Cartas de um mundo líquido moderno... Foi isso que os editores de La Repubblica delle Donne  (Conforme N.T, trata-se de uma revista semanal dirigida ao público feminino, dedicada a temas relativos a política, economia e cultura contemporâneas) me pediram para escrever e enviar aos seus leitores a cada quinze dias. É o que venho fazendo há quase dois anos (Conforme N.T. As cartas foram escritas em 2008 e 2009, e reunidas, editadas e ampliadas para  o livro em questão).
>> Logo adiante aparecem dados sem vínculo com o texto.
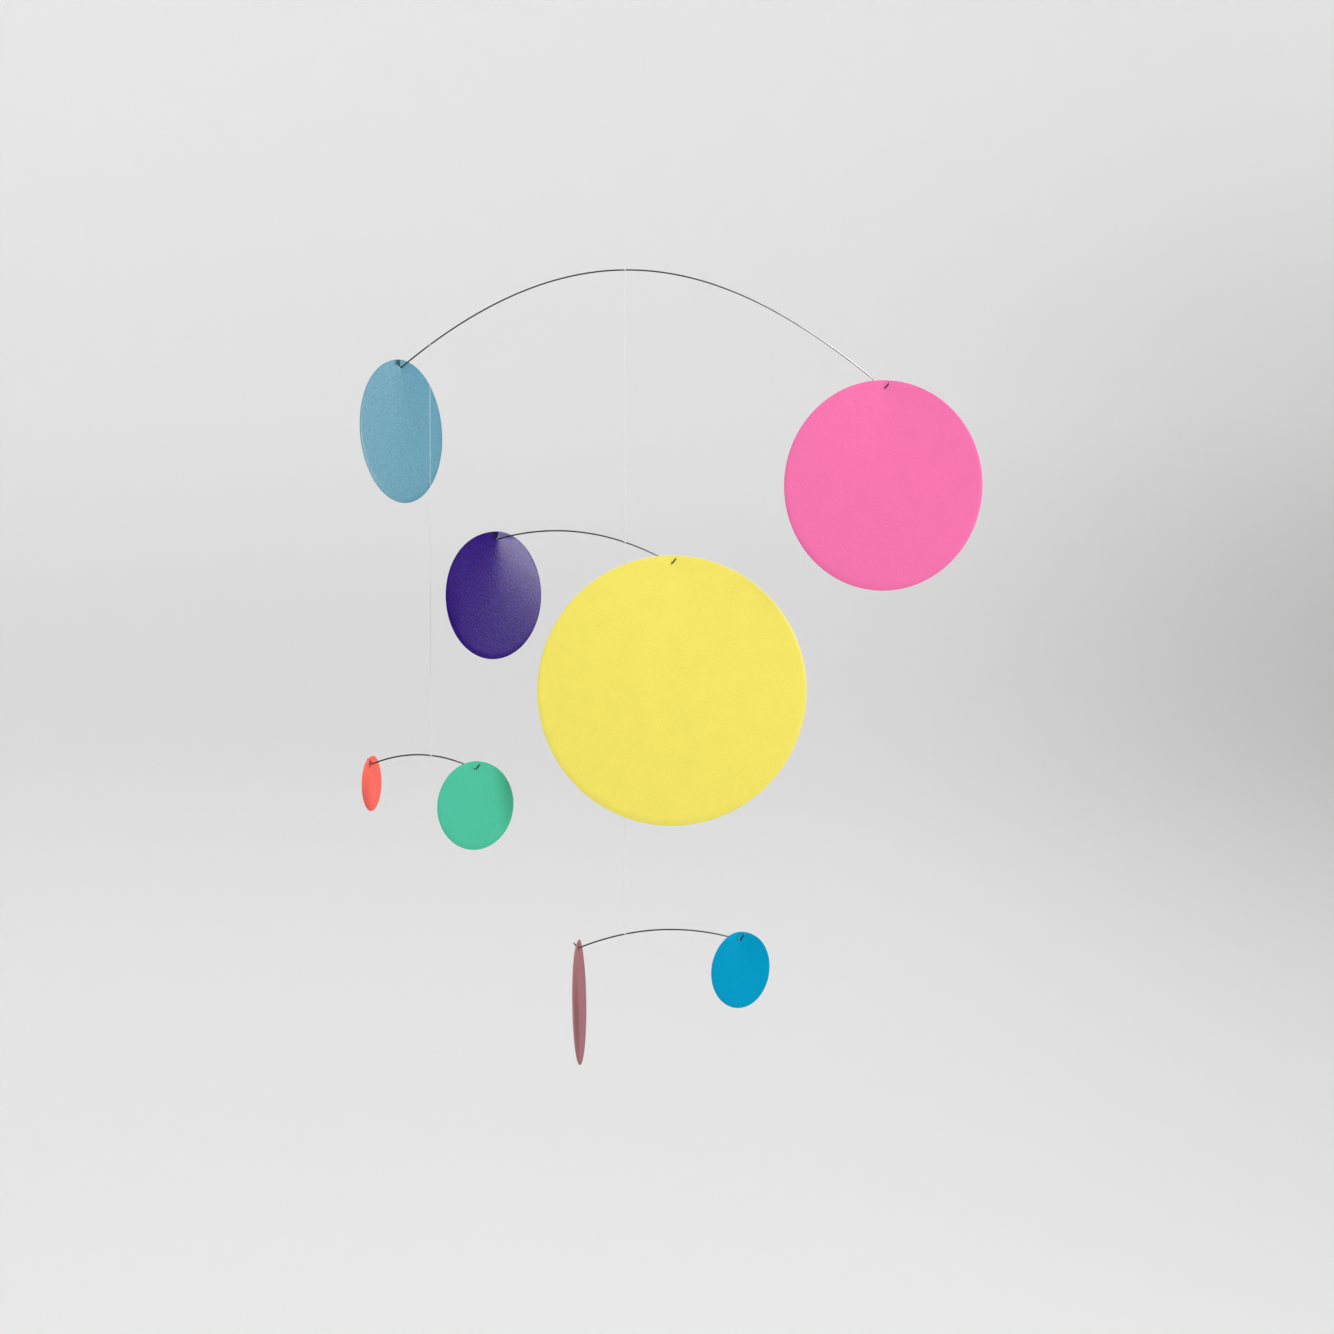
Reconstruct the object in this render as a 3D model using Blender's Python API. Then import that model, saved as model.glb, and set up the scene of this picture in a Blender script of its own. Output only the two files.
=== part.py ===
"""Hanging mobile: eight thin card discs on four arched spring wires, joined by clear threads.

Metres, +Z up. The origin is on the top wire where the mobile hangs. The arms lie along X at rest.
"""
import math

import bmesh
import bpy
from mathutils import Vector

# Stock
CARD_THICKNESS = 0.0006
WIRE_DIAMETER = 0.0014
THREAD_DIAMETER = 0.0003

# Fits: the gap left between pieces that touch, and the room the wire has in and beside a disc
TOUCH_GAP = 0.0003
HOLE_CLEARANCE = 0.0004
FACE_CLEARANCE = 0.0004

# A disc hangs from one hole near its top edge
HOLE_INSET = 0.0077

# The wire's end goes through the hole and is bent up, so the disc can't slide off
BEND_INSIDE = 0.0007
STUB_LENGTH = 0.0050
STUB_RISE = math.radians(50.0)

# A tie is the thread wound round the wire
TIE_WIDTH = 0.0024
TIE_WALL = 0.0004

# A disc's bend is a sharp crease at the hole that grows softer and flatter further down
CREASE_SOFTNESS = 0.001
SOFTNESS_GROWTH = 0.45
BEND_FADE = 2.0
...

 Cartas que vêm do mundo "líquido moderno", quer dizer, o mundo que eu, o autor das missivas, e vocês, possíveis, prováveis, esperados leitores, compartilhamos. O mundo que chamo de "líquido" porque, como todos os líquidos, ele jamais se imobiliza nem conserva sua por muito tempo. Tudo ou quase tudo em nosso mundo está sempre em mudança: as modas que seguimos e os objetos que despertam nossa atenção (uma atenção, aliás, em constante mudança de foco, que hoje se afasta das coisas e dos acontecimentos que nos atraiam ontem, que amanhã se distanciará das coisas e acontecimentos que nos instigam hoje); as coisas que sonhamos e que tememos, aquelas que desejamos e odiamos, as que nos enchem de esperanças e as que nos enchem de aflição. (BAUMAN, 2011:7)
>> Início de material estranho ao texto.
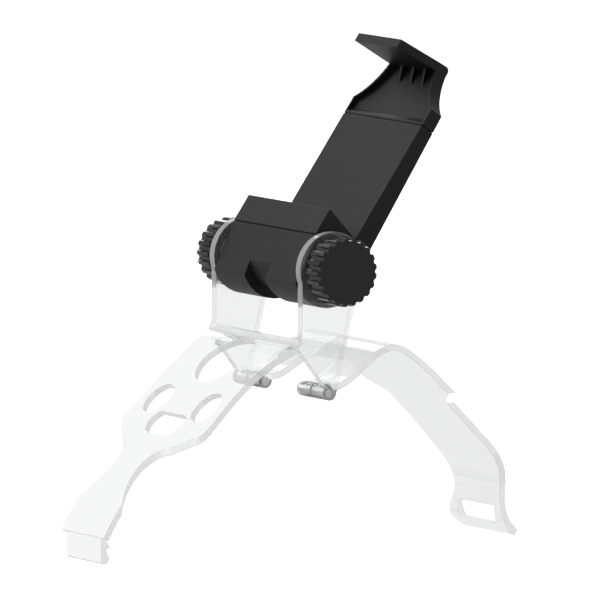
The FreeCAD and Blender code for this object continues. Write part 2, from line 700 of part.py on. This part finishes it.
def make_front_bracket():
    bracket = body("front_bracket")
    bead = (-size("bead_reach"), -size("bead_drop"))
    sweep = [bead]
    for name in ("fold", "lobe", "neck", "knee", "end"):
        sweep.append((sweep[-1][0] - size(name + "_run"), sweep[-1][1] - size(name + "_fall")))
    fold, lobe_place, neck_place, knee_place, end_place = sweep[1:]
    slope = math.atan2(bead[1] - fold[1], bead[0] - fold[0])
    bulge = size("plate_bulge")
    middle = part_way(bead, fold, (0.5, 0.5))
    sweep.insert(1, (middle[0] - bulge * math.sin(slope), middle[1] + bulge * math.cos(slope)))
    under = beside(sweep, wall)
    side = Outline(bead).curve(*sweep[1:]).line(under[-1]).curve(*reversed(under[:-1]))
    pad(bracket, sketch(bracket, "arm", "YZ_Plane", side.close()), 2 * ear_outer, symmetric=True)

    # the plate is wide round the buttons, narrow at the neck and wider again at the hook
    lobe = size("lobe_width") / 2
    neck = size("neck_width") / 2
    end = size("front_end_width") / 2
    corner = size("neck_corner")
    past = end_place[0] - corner
    for number, side_sign in enumerate((-1, 1)):
        swell, start, through, leave = mirror_x(
            side_sign, [(lobe + out, lobe_place[0] - on) for out, on in LOBE_CORNER])
        waist = mirror_x(side_sign, [(neck + out * corner, neck_place[0] - on * corner)
                                     for out, on in NECK_CURVE])
        edge = Outline((side_sign * ear_outer, bead[0])).curve(swell, start).arc(through, leave)
        edge.line(waist[0]).curve(*waist[1:], (side_sign * end, knee_place[0]))
        edge.line(*mirror_x(side_sign, [(end, past), (lobe + corner, past), (lobe + corner, bead[0])]))
        pocket(bracket, sketch(bracket, "outline%d" % number, "XY_Plane", edge.close()), LONG,
               symmetric=True)

    # button openings, square to the plate on each side of the fold
    upper = math.degrees(slope)
    lower = math.degrees(math.atan2(fold[1] - lobe_place[1], fold[0] - lobe_place[0]))
    spread = size("menu_hole_spacing") / 2
    openings = (
        ("home_hole", upper, size("home_hole_place"), circle((0, 0), size("home_hole_radius"))),
        ("menu_holes", lower, -size("menu_hole_place"),
         circle((-spread, 0), size("menu_hole_radius")) + circle((spread, 0), size("menu_hole_radius"))),
        ("share_slot", lower, -size("share_slot_place"),
         shield(size("share_slot_length") / 2, size("share_slot_width") / 2)),
    )
    for name, tilt, along, shape in openings:
        turn = math.radians(tilt)
        centre = V(0, fold[0] + along * math.cos(turn), fold[1] + along * math.sin(turn))
        place = FreeCAD.Placement(centre, FreeCAD.Rotation(V(1, 0, 0), tilt))
        pocket(bracket, sketch(bracket, name, "XY_Plane", shape, place), 8 * wall, symmetric=True)

    # latch strip with two snap barbs on its inner side, down to the floor
    inset = size("hook_strip_inset")
    outer = end_place[0] + inset
    inner = outer + size("hook_strip_wall")
    top = end_place[1] + wall / 2
    floor = -size("axis_height")
    rise = end_place[1] - floor
    barbs = [(inner + depth * size("barb_depth"), floor + share * rise) for share, depth in BARBS]
    strip = Outline((outer, top)).line((outer, floor + inset), (outer + inset, floor), (inner, floor))
    strip.line(*barbs).line((inner, top))
    pad(bracket, sketch(bracket, "strip", "YZ_Plane", strip.close()), "sizes.hook_strip_width",
        symmetric=True)

    # cross bead along the top of the plate
    centre = (bead[0] + size("bead_radius") / 5, bead[1] + size("bead_radius") / 5)
    pad(bracket, sketch(bracket, "bead", "YZ_Plane", circle(centre, size("bead_radius"))),
        2 * ear_inner + size("ear_thickness"), symmetric=True)

    # ears with their knuckles; the stem runs down to the hinge in straight lines
    head = size("ear_radius")
    setback = size("ear_setback")
    front = -size("ear_stem_front")
    stem = (size("ear_stem_back"), -size("ear_stem_drop"))
    neck_level = -math.sqrt(head ** 2 - (front - setback) ** 2)
    flare = 3 * size("bead_radius")
    heel = (bead[0], bead[1] - wall)
    radius = size("hinge_radius")
    aim = math.atan2(heel[1] - hinge[1], heel[0] - hinge[0])
    front_touch = (hinge[0] + radius * math.cos(aim), hinge[1] + radius * math.sin(aim))
    back_touch = tangent_point(stem, hinge, radius, -1)
    release = math.radians(-size("ear_end_lean"))
    leave = (setback + head * math.cos(release), head * math.sin(release))
    hollow = part_way(leave, stem, (0.6, 0.5))
    for number, side_sign in enumerate((-1, 1)):
        ear = Outline((front, neck_level)).arc((setback, head), leave).arc(hollow, stem).line(back_touch)
        ear.arc((hinge[0], hinge[1] - radius), front_touch).line(heel, bead)
        ear.arc((front - flare / 12, bead[1] + flare / 2), (front, bead[1] + flare))
        start = min(side_sign * ear_inner, side_sign * ear_outer)
        pad(bracket, sketch(bracket, "ear%d" % number, "YZ_Plane", ear.close(), lift(start)),
            "sizes.ear_thickness")
        split = size("knuckle_split") + size("knuckle_gap")
        knuckle_end = ear_inner + size("ear_thickness") / 4
        start = min(side_sign * split, side_sign * knuckle_end)
        knuckle = sketch(bracket, "knuckle%d" % number, "YZ_Plane", circle(hinge, radius), lift(start))
        pad(bracket, knuckle, knuckle_end - split)
        rise = size("web_height")
        web = Outline((side_sign * knuckle_end, hinge[1] + rise))
        web.curve(*mirror_x(side_sign, [(ear_inner - size("ear_thickness") / 3, hinge[1] + rise / 2),
                                        (split, hinge[1] + rise / 5)]))
        web.line((side_sign * split, hinge[1]), (side_sign * knuckle_end, hinge[1]))
        pad(bracket, sketch(bracket, "web%d" % number, "XZ_Plane", web.close(),
                            lift(-(hinge[0] + radius / 2))), "sizes.hinge_radius")
        bore(bracket, "pin_bore%d" % number, "YZ_Plane", hinge,
             size("hinge_pin_radius") + size("running_gap"), start=0,
             length=ear_outer - size("hinge_pin_inset"), backward=side_sign > 0)
    bore(bracket, "bolt_bore", "YZ_Plane", (0, 0), size("bolt_radius") + 2 * size("running_gap"),
         start=LONG)
    return bracket


# Rear arm: forked root on the hinge, raised saddle, band and latch window, clear moulding
# Places between the named ones, as shares of the way
RAMP = ((0.41, 0.30), (0.70, 0.78))
BROW = (0.38, 0.24)
BEND = (0.76, 0.53)
ANKLE = (-0.14, 0.50)
FORK_CORNER = 0.6
BAND_STEP = 0.48


def make_rear_arm():
    arm = body("rear_arm")
    root = (hinge[0], hinge[1] + size("hinge_radius"))
    crest = (size("crest_run"), -size("crest_drop"))
    places = [crest]
    for name in ("shoulder", "band", "heel", "lip"):
        places.append((places[-1][0] + size(name + "_run"), places[-1][1] - size(name + "_fall")))
    shoulder, band, heel, tip = places[1:]
    ramp = [part_way(root, crest, shares) for shares in RAMP]
    bend = part_way(band, heel, BEND)
    outer = [root] + ramp + [crest, part_way(crest, shoulder, BROW), shoulder, band, bend, heel,
                             part_way(heel, tip, ANKLE), tip]
    under = beside(outer, -wall)
    side = Outline(root).curve(*outer[1:]).line(under[-1]).curve(*reversed(under[:-1]))
    pad(arm, sketch(arm, "side", "YZ_Plane", side.close()), "sizes.saddle_width", symmetric=True)
    for number, side_sign in enumerate((-1, 1)):
        start = min(side_sign * size("knuckle_inner"), side_sign * size("knuckle_split"))
        pad(arm, sketch(arm, "knuckle%d" % number, "YZ_Plane", circle(hinge, size("hinge_radius")),
                        lift(start)), "sizes.knuckle_split - sizes.knuckle_inner")

    # the root is forked, and stands clear of the front bracket's knuckles
    gap = size("knuckle_inner")
    depth = size("root_gap_depth")
    corner = FORK_CORNER * gap
    lean = corner * (1 - math.sqrt(0.5))
    fork = Outline((-gap, -gap)).line((gap, -gap), (gap, depth - corner))
    fork.arc((gap - lean, depth - lean), (gap - corner, depth)).line((corner - gap, depth))
    fork.arc((lean - gap, depth - lean), (-gap, depth - corner))
    pocket(arm, sketch(arm, "fork", "XY_Plane", fork.close()), LONG, symmetric=True)
    clear_back = hinge[0] + size("hinge_radius") + 5 * size("knuckle_gap")
    outside = size("saddle_width") / 2
    beyond = outside + gap
    for number, side_sign in enumerate((-1, 1)):
        notch = Outline((side_sign * size("knuckle_split"), -gap))
        notch.line((side_sign * beyond, -gap), (side_sign * beyond, clear_back),
                   (side_sign * size("knuckle_split"), clear_back))
        pocket(arm, sketch(arm, "notch%d" % number, "XY_Plane", notch.close()), LONG, symmetric=True)

    # outline from the front: wide saddle, stepped to the band, flared round the window
    half = size("band_width") / 2
    heel_half = size("heel_width") / 2
    frame_half = size("window_frame_width") / 2
    window = tip[1] + size("window_above_tip")
    round_off = size("window_height") / 4
    tail = shoulder[1] - size("saddle_tail")
    for number, side_sign in enumerate((-1, 1)):
        edge = Outline((side_sign * outside, tail))
        edge.line(*mirror_x(side_sign, [(half, tail - BAND_STEP * (outside - half)),
                                        (half, band[1] + wall)]))
        edge.curve(*mirror_x(side_sign, [(half - wall / 2, bend[1]), (heel_half, heel[1] - wall),
                                         (frame_half - wall / 3, window),
                                         (frame_half, tip[1] + round_off)]))
        edge.line(*mirror_x(side_sign, [(frame_half - round_off, tip[1]),
                                        (frame_half - 2 * round_off, -LONG), (beyond, -LONG),
                                        (beyond, tail)]))
        pocket(arm, sketch(arm, "outline%d" % number, "XZ_Plane", edge.close()), LONG, symmetric=True)
    opening = rectangle(-size("window_width") / 2, window - size("window_height") / 2,
                        size("window_width") / 2, window + size("window_height") / 2)
    pocket(arm, sketch(arm, "window", "XZ_Plane", opening), LONG)
    bore(arm, "pin_bore", "YZ_Plane", hinge, size("hinge_pin_radius") + size("running_gap"), start=LONG)
    return arm


# Hinge pins: plain steel pins, one through each pair of knuckles
def make_hinge_pin(label, side_sign):
    pin = body(label)
    inner = size("knuckle_inner") + size("slide_gap")
    outer = ear_outer - size("hinge_pin_inset") - size("slide_gap")
    start = min(side_sign * inner, side_sign * outer)
    pad(pin, sketch(pin, "round", "YZ_Plane", circle(hinge, size("hinge_pin_radius")), lift(start)),
        outer - inner)
    return pin


make_front_bracket()
make_rear_arm()
make_lower_jaw()
make_rear_cover()
make_upper_jaw()
make_stop_pin()
make_posts("spring_posts", spring_low_post, spring_middle - size("spring_radius"),
           cover_front + size("cover_thickness") / 2)
make_posts("jaw_posts", spring_top_post, tongue_front + size("slide_gap"), tongue_back)
make_cover_screws()
make_clamp_bolt()
washer_hole = size("bolt_radius") + 2 * size("running_gap")
insert_hole = size("bolt_radius") + size("running_gap")
for side_name, side_sign in (("left", -1), ("right", 1)):
    make_hinge_pin("hinge_pin_" + side_name, side_sign)
    make_spring("jaw_spring_" + side_name, side_sign)
    make_knob("knob_" + side_name, side_sign)
    make_ring("knob_insert_" + side_name, side_sign, bore_end - size("insert_length"),
              size("insert_length"), size("insert_radius"), insert_hole)
    make_ring("washer_" + side_name, side_sign, washer_inner, size("washer_thickness"),
              size("washer_radius"), washer_hole)
doc.recompute()

# Every object is sound before anything is written
pieces = [item for item in doc.Objects if item.TypeId == "PartDesign::Body"]
for item in doc.Objects:
    if "Invalid" in item.State or "Error" in item.State:
        raise RuntimeError(item.Label + " failed")
os.makedirs("parts", exist_ok=True)
for piece in pieces:
    if piece.Shape.isNull() or not piece.Shape.isValid() or not piece.Shape.Solids:
        raise RuntimeError(piece.Label + " has no sound shape")
for piece in pieces:
    piece.Shape.exportStep("parts/%s.step" % piece.Label)
    print(piece.Label, len(piece.Shape.Solids), "solids", round(piece.Shape.Volume, 1), "mm3")
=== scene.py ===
import json
import math

import bpy
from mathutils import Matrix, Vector

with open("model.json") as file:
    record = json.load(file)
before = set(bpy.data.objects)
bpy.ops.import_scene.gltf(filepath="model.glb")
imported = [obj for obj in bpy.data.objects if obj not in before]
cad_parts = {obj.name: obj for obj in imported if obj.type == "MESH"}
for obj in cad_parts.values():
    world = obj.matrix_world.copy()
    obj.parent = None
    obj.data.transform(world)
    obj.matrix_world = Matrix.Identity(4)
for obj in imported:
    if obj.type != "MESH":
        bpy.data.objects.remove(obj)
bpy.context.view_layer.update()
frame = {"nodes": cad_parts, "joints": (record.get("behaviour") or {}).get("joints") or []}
nodes = frame["nodes"]
joints = {joint["name"]: joint for joint in frame["joints"]}
MM = 0.001

# Places that the joints give: the knob axis, the rear arm's hinge and the way the upper jaw slides
KNOB_AXIS = Vector(joints["clamp_tilt"]["pos_m"])
ARM_HINGE = Vector(joints["rear_arm_hinge"]["pos_m"])
JAW_SLIDE = Vector(joints["jaw_slide"]["axis"])

# Camera: a long lens, so that the view is almost parallel, as in the photograph
IMAGE_SIDE = 600
PIXELS_PER_MM = 3.71
AXIS_PIXEL = (286.5, 261.7)
AZIMUTH = 59.6
ELEVATION = 6.2
DISTANCE = 4.0
SENSOR = 36.0
NEAREST = 0.1
FARTHEST = 50.0

# Studio
FLOOR_SIDE = 40.0
FLOOR_GAP = 0.05 * MM
FLOOR_GLOW = 0.75
STUDIO_GREY = (0.8, 0.8, 0.8, 1)
WORLD_LEVEL = 0.27

# Plastic: how much the light bends, and the rounding of the moulded edges
PLASTIC_IOR = 1.5
BLACK_EDGE = 0.18 * MM
CLEAR_EDGE = 0.5 * MM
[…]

E a partir da distinção dos dois tipos de narrativas (histórias de marinheiro e histórias de camponês), defendidos por Walter Benjamin (1892-1940), que Zygmunt Bauman desenvolverá o conteúdos das suas 44 cartas. Destarte, o autor opta por escrever histórias de marinheiro como se essas fossem contadas por camponeses, enfatizando o há de mais extraordinário nessas histórias, mas que nem sempre se consegue perceber. Para ele: "se quisermos tornar verdadeiramente familiares coisas que parece familiares, é preciso antes de mais nada fazê-las estranhas".

Adam Mickiewicz
Apontados conteúdo e forma, ainda resta ao leitor se perguntar a razão do título do livro. Por qual razão, perguntaria, são exatamente 44 cartas? A escolha do autor em nomear assim esse seu trabalho tem muito a ver com Quarenta e Quatro, figura  misteriosa referida em um poema de Adam Mickiewicz (1798-1855). As explicações para a significação do referido número, no entanto, são bastante variadas, mas não chegam a dar conta da amplidão de possibilidades semânticas.Contudo, é possível afirmar que para o poeta romântico polonês, "o número 44 representa o respeito e a esperança pela chegada da liberdade". Assim sendo, observamos que, como reforça o próprio Bauman, é "o espectro da liberdade que está presente nas 44 cartas, cujos temas, todavia, são variados - mesmo que de maneira invisível, como é da natureza dos espectros dignos deste nome".

Mesmo tendo sido escolhidas arbitrariamente para a publicação em análise, as 44 cartas de Zygmunt Bauman se mostram como um grande escopo para a reflexão dos tempos em que vivemos. Longe de serem receitas prontas para o que quer que seja, as missivas do professor polonês servem para dizer-nos dos caminhos que nós, enquanto humanidade, temos trilhado. Se o nosso impulso para escrever cartas está se esvaindo? Talvez. Mas que não se esvaia jamais o impulso naturalmente humano de ansiarmos pela conquista e manutenção da liberdade em tempos tão liquefeitos.